“Serial” Captures the Art of Oral Story-Telling
Currently, the world of podcasts appears to be a niche interest for some, and that some is not often college students. The widely acclaimed podcast/NPR radio show This American Life recently introduced Serial, a free podcast revolving around the alleged 1999 murder of Hae Min Lee in Baltimore Maryland. Already gracing the iTunes podcast charts as #1, surpassing its own producers, the podcast is wildly successful.
Unlike other podcasts featuring one-hour stories, however, Serial expands one story into a long-form masterpiece, leaving listeners furiously binging on episodes totaling 14-16 hours. This addiction to long-form storytelling could quite possibly revive community interests beyond social media and pop culture amongst college students. Not only are podcasts great for college students, but storytelling podcasts are even better as they bring a new, invigorating and shared community interest.
Stories were originally shared by word of mouth but as the printed word came into popularity and print technology become more accessible, the oral form dwindled, only to be revived by the radio. This has carried into today with books on CD, public radio shows and podcasts. However, a lot of this culture, for some reason, seems to get lost in the college campuses. Why is this exactly, and how can story podcasts find their way into these campuses?

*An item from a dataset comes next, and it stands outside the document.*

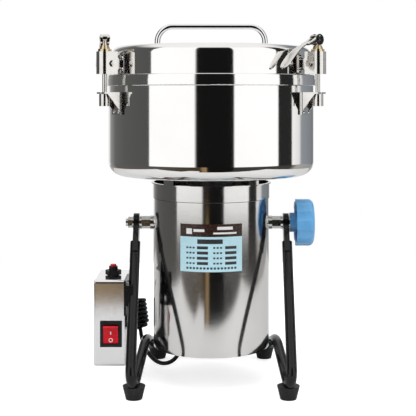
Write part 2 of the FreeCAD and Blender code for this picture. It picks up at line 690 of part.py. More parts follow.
def lid():
    """Pressed lid with its flange, gasket and handle."""
    wall_out = "bowl_radius - lid_inset"
    wall_in = "bowl_radius - lid_inset - lid_wall"
    top = "bowl_rim + lid_height"
    edge = "bowl_radius + band_wall - 0.5"
    flange = "bowl_rim + flange_height"
    corner_ring = size("bowl_radius") - size("lid_inset")
    lid_top = size("bowl_rim") + size("lid_height")
    node(revolved([(0, top), (wall_out, top), (wall_out, flange), (edge, flange),
                   (edge, "bowl_rim"), (f"{edge} - lid_wall", "bowl_rim"),
                   (f"{edge} - lid_wall", f"{flange} - lid_wall"),
                   (wall_in, f"{flange} - lid_wall"), (wall_in, f"{top} - lid_wall"),
                   (0, f"{top} - lid_wall")],
                  [("lid_corner", corner_ring, lid_top),
                   ("lid_corner - lid_wall", corner_ring - size("lid_wall"),
                    lid_top - size("lid_wall")),
                   (1.2, size("bowl_radius") + size("band_wall") - 0.5,
                    size("bowl_rim") + size("flange_height"))]), "lid")
    node(ring(f"{edge} - lid_wall - small_gap", f"{wall_in} + 1", "flange_height - lid_wall",
              (0, 0, "bowl_rim")), "lid_gasket")
    reach = size("handle_span") / 2
    rise = lid_top + size("handle_height") - size("handle_rod")
    points = [(-reach, 0, lid_top), (-reach, 0, rise), (reach, 0, rise), (reach, 0, lid_top)]
    bar = tube(points, [size("handle_corner")] * 2, "handle_rod")
    feet = [cylinder("handle_rod + 2.5", 2, (f"{side}handle_span / 2", 0, top))
            for side in ("-", "")]
    node(fused(bar, *feet), "lid_handle")


# ---------------------------------------------------------------- the clamps

def catch_bracket():
    """The shelf on the bowl that the clamp's nut pulls on, facing +X."""
    seat = "bowl_radius + running_gap"
    under = "shelf_height - shelf_wall"
    back = box(3.4, 26, 28, ("bowl_radius - 1", -13, f"{under} - 26"))
    shelf = box("shelf_reach - bowl_radius", 24, "shelf_wall", ("bowl_radius", -12, under))
    gussets = []
    for y in (-12, 10.4):
        wedge = padded([("bowl_radius", f"{under} - 20"), ("bowl_radius + 3", f"{under} - 20"),
                        ("shelf_reach - 4", under), ("bowl_radius", under)], 1.6, "XZ_Plane")
        move(wedge, 0, y + 1.6, 0)
        gussets.append(wedge)
    slot = box(30, 7, 10, ("rod_ring", -3.5, f"{under} - 4"))
    slot_end = cylinder(3.5, 10, ("rod_ring", 0, f"{under} - 4"))
    bowl_side = cylinder(seat, 60, (0, 0, f"{under} - 40"))
    band_side = cylinder("bowl_radius + band_wall + small_gap", 20,
                         (0, 0, "bowl_rim - band_height - small_gap"))
    return cut(fused(back, shelf, *gussets), bowl_side, band_side, slot, slot_end)


def lid_lug():
    """The channel on the lid's wall that carries one clamp, facing +X."""
    seat = "bowl_radius - lid_inset + running_gap"
    base = box(4, 26, 22, ("bowl_radius - lid_inset - 1.5", -13, "hinge_height - 11"))
    ears = [box("hinge_ring + 4 - bowl_radius + lid_inset", 1.6, 14,
                ("bowl_radius - lid_inset", y, "hinge_height - 7")) for y in (-7, 5.4)]
    hole = cylinder("2.5 + running_gap", 30, ("hinge_ring", -15, "hinge_height"), "y")
    return cut(fused(base, *ears), cylinder(seat, 60, (0, 0, "hinge_height - 30")), hole)


def rivets():
    """Rivet heads of one lug and one catch bracket, facing +X."""
    heads = []
    for y, z in ((-10, "hinge_height - 7"), (10, "hinge_height - 7"), (-10, "hinge_height + 7"),
                 (10, "hinge_height + 7")):
        heads.append(cone(2.6, 1.6, 1.4, ("bowl_radius - lid_inset + 2.5", y, z), "x"))
    for y in (-7, 7):
        heads.append(cone(2.6, 1.6, 1.4, ("bowl_radius + 2.4", y, "shelf_height - 24"), "x"))
    return group(*heads)


def sleeve():
    """The U-shaped strap round the rod, which swings on the lug, facing +X."""
    low = "hinge_height - sleeve_half + 1"
    tall = "2 * sleeve_half"
    outer = fused(cylinder("sleeve_radius", tall, ("rod_ring", 0, low)),
                  box(13, "2 * sleeve_radius", tall, ("rod_ring - 13", "-sleeve_radius", low)))
    inner_radius = "sleeve_radius - sleeve_wall"
    inner = fused(cylinder(inner_radius, f"{tall} + 2", ("rod_ring", 0, f"{low} - 1")),
                  box(15, f"2 * ({inner_radius})", f"{tall} + 2",
                      ("rod_ring - 15", f"-({inner_radius})", f"{low} - 1")))
    strap = cut(outer, inner)
    plates = [cylinder(f"{inner_radius} + 0.5", 2, ("rod_ring", 0, z))
              for z in (low, f"{low} + {tall} - 2")]
    rod_hole = cylinder("rod_radius + running_gap", 60, ("rod_ring", 0, "hinge_height - 30"))
    hole = cylinder("2.5 + running_gap", 30, ("hinge_ring", -15, "hinge_height"), "y")
    return cut(fused(strap, *plates), rod_hole, hole)


def saddle():
    """The washer on the sleeve and the seat that the cam presses on, facing +X."""
    low = "hinge_height + sleeve_half + 1"
    washer = cylinder(8.4, 3, ("rod_ring", 0, low))
    seat = cone(6.8, 5.2, 4.6, ("rod_ring", 0, f"{low} + 3"))
    rod_hole = cylinder("rod_radius + running_gap", 30, ("rod_ring", 0, f"{low} - 5"))
    return cut(fused(washer, seat), rod_hole)


def pivot_bolt():
    """The bolt that a clamp swings on, with its head and nut, facing +X."""
    shank = cylinder(2.5, "2 * sleeve_radius + 8", ("hinge_ring", "-sleeve_radius - 4",
                                                  "hinge_height"), "y")
    head = hexagon(4.4, 3, ("hinge_ring", "-sleeve_radius - 3.2", "hinge_height"), "y")
    nut = hexagon(4.4, 3.4, ("hinge_ring", "sleeve_radius + 0.2", "hinge_height"), "y")
    return fused(shank, head, nut)


def swing_bolt():
    """The clamp's rod with its eye, and its round nut as a second solid, facing +X."""
    nut_top = "shelf_height - shelf_wall - small_gap"
    low = f"{nut_top} - nut_length"
    rod = cylinder("rod_radius", f"cam_pin_height - ({low}) - 1", ("rod_ring", 0, f"{low} + 1"))
    eye = doc.addObject("Part::Cylinder", "Eye")
    bind(eye, Radius=4.4, Height=5)
    eye_turn = Rotation(Vector(0, 0, 1), -20) * tilt_to("x")
    eye_shift = eye_turn.multVec(Vector(0, 0, -2.5))
    eye.Placement = Placement(Vector(), eye_turn)
    move(eye, f"rod_ring + {eye_shift.x:.5f}", f"{eye_shift.y:.5f}", "cam_pin_height")
    hole = doc.addObject("Part::Cylinder", "EyeHole")
    bind(hole, Radius="2.2 + running_gap", Height=20)
    hole_shift = eye_turn.multVec(Vector(0, 0, -10))
    hole.Placement = Placement(Vector(), eye_turn)
    move(hole, f"rod_ring + {hole_shift.x:.5f}", f"{hole_shift.y:.5f}", "cam_pin_height")
    nut = cut(cylinder("nut_radius", "nut_length", ("rod_ring", 0, low)),
              cylinder("rod_radius + running_gap", 40, ("rod_ring", 0, f"{low} - 5")))
    return group(cut(fused(rod, eye), hole), nut)


LEVER_SLOPE = 31
LEVER_HEADING = -110
CAM_PHASE = 40


def cam_lever():
    """The over-centre lever: two cam discs, a fork and a broad end, facing +X."""
    phase = math.radians(CAM_PHASE + LEVER_SLOPE)
    discs = []
    for y in (-5.6, 3):
        discs.append(cylinder("cam_radius", 2.6,
                              (f"cam_offset * {math.sin(phase):.5f}", y,
                               f"-cam_offset * {math.cos(phase):.5f}"), "y"))
    arms = [box(30, 2.6, 8, (0, y, -3)) for y in (-5.6, 3)]
    web = box(16, "lever_width - 1.6", 3, (18, "-lever_width / 2 + 0.8", 0.5))
    blade = box("lever_length - 26", "lever_width", 2.6, (26, "-lever_width / 2", 0.7))
    whole = fused(*discs, *arms, web, blade)
    pin_hole = cylinder("2.2 + running_gap", 20, (0, -10, 0), "y")
    pin = cylinder(2.2, 13, (0, -6.5, 0), "y")
    lever = group(cut(whole, pin_hole), pin)
    slope = Rotation(Vector(0, 1, 0), LEVER_SLOPE)
    heading = Rotation(Vector(0, 0, 1), LEVER_HEADING)
    lever.Placement = Placement(Vector(), heading * slope)
    return move(lever, "rod_ring", 0, "cam_pin_height")


def clamps():
    """Three toggle clamps, a third of a turn apart."""
    catch, lug, heads, bolt = catch_bracket(), lid_lug(), rivets(), pivot_bolt()
    moving = {"sleeve": group(sleeve(), saddle()), "swing_bolt": swing_bolt(),
              "lever": cam_lever()}
    angles = CLAMPS.values()
    node(group(*[turned(catch, angle) for angle in angles]), "catch_brackets")
    node(group(*[turned(lug, angle) for angle in angles]), "lid_lugs")
    node(group(*[turned(heads, angle) for angle in angles]), "clamp_rivets")
    node(group(*[turned(bolt, angle) for angle in angles]), "clamp_pivot_bolts")
    for place, angle in CLAMPS.items():
        for piece, shape in moving.items():
            node(turned(shape, angle), f"{piece}_{place}")


# ------------------------------------------------------------------ the cord

COIL_TOP = (-104, 66, 91)
COIL_LEAN = (6.5, -8, -42)
UPPER_LEAD = [(-140, 40.3, 112), (-139.4, 47.5, 112), (-136.5, 55, 112), (-131.5, 61, 111.5),
              (-125, 65, 110.5), (-118, 67.5, 108), (-111.5, 68, 104), (-106.5, 67.5, 98),
              (-104, 66, 91.4)]
LOWER_LEAD = [(-97.39, 57.86, 48.27), (-95.6, 55.6, 36.6), (-90.5, 52, 25.5), (-84.5, 47.5, 16),
              (-75.5, 42, 9.5), (-65.5, 35.5, 7.5), (-55, 30, 11), (-47, 25.5, 18.5),
              (-41.5, 23, 29.5), (-40, 22, 41)]


def cord():
    """The curly cord from the switch box to the motor, with its glands."""
    for name, points in (("upper", UPPER_LEAD), ("lower", LOWER_LEAD)):
        radii = loose_radii(points)
        print(f"{name} lead radii:", [round(radius, 1) for radius in radii])
        lead = tube(points, radii, "cord_radius")
        node(lead, f"cord_lead_{name}")
    lean = Vector(*COIL_LEAN)
    coil = doc.addObject("Part::Cylinder", "Coil")
    coil.Placement = Placement(Vector(*COIL_TOP), Rotation(Vector(0, 0, 1), lean))
    bind(coil, Radius="coil_radius", Height="coil_length")
    node(coil, "cord_coil")
    back = "box_depth - box_front"
    glands = []
    for x, z, bored in ((-140, 112, False), (-130, 46, True)):
        nut = hexagon(8.5, 4, (x, back, z), "y")
        neck = cylinder(5, 8, (x, f"{back} - 2", z), "y")
        stub = cylinder(5, 2, (x, f"{back} + 4", z), "y")
        gland = fused(nut, neck, stub)
        if bored:
            gland = cut(gland, cylinder("inlet_radius", 20, (x, back, z), "y"))
        glands.append(gland)
    node(group(*glands), "box_glands")
    base = "housing_base + 0.5"
    collar = hexagon(8.5, 3, (-40, 22, f"{base} - 3"))
    neck = cylinder(5, 8, (-40, 22, f"{base} - 3"))
    node(fused(collar, neck), "motor_gland")


# ------------------------------------------------------------------- writing

def check_and_write():
    """Refuse a broken document, then write one file per sub-part."""
    doc.recompute()
    broken = [item.Label for item in doc.Objects
              if "Invalid" in item.State or "Error" in item.State]
    if broken:
        raise RuntimeError(f"failed objects: {broken}")
    for item in nodes:
        if item.Shape.isNull() or not item.Shape.isValid():
            raise RuntimeError(f"no valid shape: {item.Label}")
    os.makedirs("parts", exist_ok=True)
    for item in nodes:
        item.Shape.exportStep(f"parts/{item.Label}.step")
        print(f"{item.Label}: {len(item.Shape.Solids)} solids, {item.Shape.Volume:.0f} mm3")
    print(len(nodes), "nodes")


stand()
bracket(switch_box())
rocker_switch()
breaker()
motor_housing()
trunnions()
lock_knob()
motor()
blades()
bowl()
lid()
clamps()
cord()
check_and_write()
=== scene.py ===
"""Looks of the tilting hammer mill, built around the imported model. Lengths are in metres."""

import json
import math

import bpy
import bmesh
from mathutils import Matrix, Vector


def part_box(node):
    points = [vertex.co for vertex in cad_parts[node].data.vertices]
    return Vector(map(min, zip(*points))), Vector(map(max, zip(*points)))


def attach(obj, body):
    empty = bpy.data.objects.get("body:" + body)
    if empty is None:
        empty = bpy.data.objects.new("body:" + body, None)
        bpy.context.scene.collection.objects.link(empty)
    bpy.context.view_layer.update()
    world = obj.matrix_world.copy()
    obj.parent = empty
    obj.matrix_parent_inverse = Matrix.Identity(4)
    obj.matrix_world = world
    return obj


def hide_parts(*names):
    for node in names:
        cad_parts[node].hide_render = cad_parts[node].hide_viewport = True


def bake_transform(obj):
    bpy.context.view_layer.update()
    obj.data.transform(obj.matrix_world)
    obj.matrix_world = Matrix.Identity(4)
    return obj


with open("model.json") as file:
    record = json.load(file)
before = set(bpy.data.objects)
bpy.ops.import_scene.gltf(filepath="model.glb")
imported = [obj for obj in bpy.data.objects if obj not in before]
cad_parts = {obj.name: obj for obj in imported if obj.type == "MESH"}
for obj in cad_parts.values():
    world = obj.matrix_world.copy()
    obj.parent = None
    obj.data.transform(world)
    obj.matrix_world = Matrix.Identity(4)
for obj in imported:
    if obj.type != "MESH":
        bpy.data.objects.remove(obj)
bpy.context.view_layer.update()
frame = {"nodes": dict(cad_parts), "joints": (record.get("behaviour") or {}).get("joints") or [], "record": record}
NODES = frame["nodes"]
JOINTS = {joint["name"]: joint for joint in frame["joints"]}
MM = 0.001


# ------------------------------------------------------------------- camera

CAMERA_PLACE = (0, -1.320, 0.372)
CAMERA_LENS = 86.5
CAMERA_SENSOR = 36
CAMERA_SHIFT_ACROSS = -0.0077
CAMERA_SHIFT_UP = -0.2716


def make_camera():
    """A level camera in front of the mill, framed with lens shift."""
    data = bpy.data.cameras.new("camera")
    data.lens = CAMERA_LENS
    data.sensor_width = CAMERA_SENSOR
    data.shift_x = CAMERA_SHIFT_ACROSS
    data.shift_y = CAMERA_SHIFT_UP
    data.dof.use_dof = False
    camera = bpy.data.objects.new("camera", data)
    camera.location = CAMERA_PLACE
    camera.rotation_euler = (math.radians(90), 0, 0)
    bpy.context.scene.collection.objects.link(camera)
    bpy.context.scene.camera = camera


# ---------------------------------------------------------- meshes by hand

def new_piece(name, mesh_maker, body):
    """A mesh piece filled by mesh_maker, which rides on a body if one is given."""
    mesh = bpy.data.meshes.new(name)
    work = bmesh.new()
    mesh_maker(work)
    bmesh.ops.recalc_face_normals(work, faces=work.faces)
    work.to_mesh(mesh)
    work.free()
    piece = bpy.data.objects.new(name, mesh)
    bpy.context.scene.collection.objects.link(piece)
    if body:
        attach(piece, body)
    return piece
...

Our brains have slowly diminished in long-term attention capabilities due to the instant gratification of social media. Podcasts require time and much longer attention to fully enjoy. Long-form podcasts like Serial, seem to challenge listeners even further to truly appreciate a good, long story. If students listened to podcasts like this, concentration capabilities could possibly be strengthened. We’d might be able to get fully enveloped in the moment of a story without the desire to check our Facebooks or Instagram accounts. As an avid public radio and Serial podcast junkie, I find it very hard to do anything else when I listen to these shows; I have to put all other devices aside and simply listen. I find that I am definitely a better auditory learner than I was before. Who else would love that skill during lectures in class? Story podcasts offer a mentally engaging challenge and opportunity to bring back the original spoken nature of these stories.
In addition, podcasts bring a new and exciting general interest to campus. Although television is, without a doubt, a sure fire way to bring extremely different people together, I feel that long-form podcasts can continue discussion and bring people together in a similar format. Serial in particular allows people to binge-watch and discuss so easily because of it’s accessibility! This American Life released a good handful of episodes for free, and discussions around me, “Have you listened to that podcast Serial yet?” And boom: either yes and people talked of how great it is to listen to a podcast told week by week, or no, and one highly encouraged the other to check it out. Either way, people sparked discussion, and I feel that podcast stories can do the exact same thing, and create a positive, engaging set of discussions in a college environment.
The Serial podcast could become a way to bring back the original idea of storytelling to the college campus demographic. Hopefully it will challenge us as we struggle to retain attention in a world of instant gratification. May the long-form podcasts continue to thrive!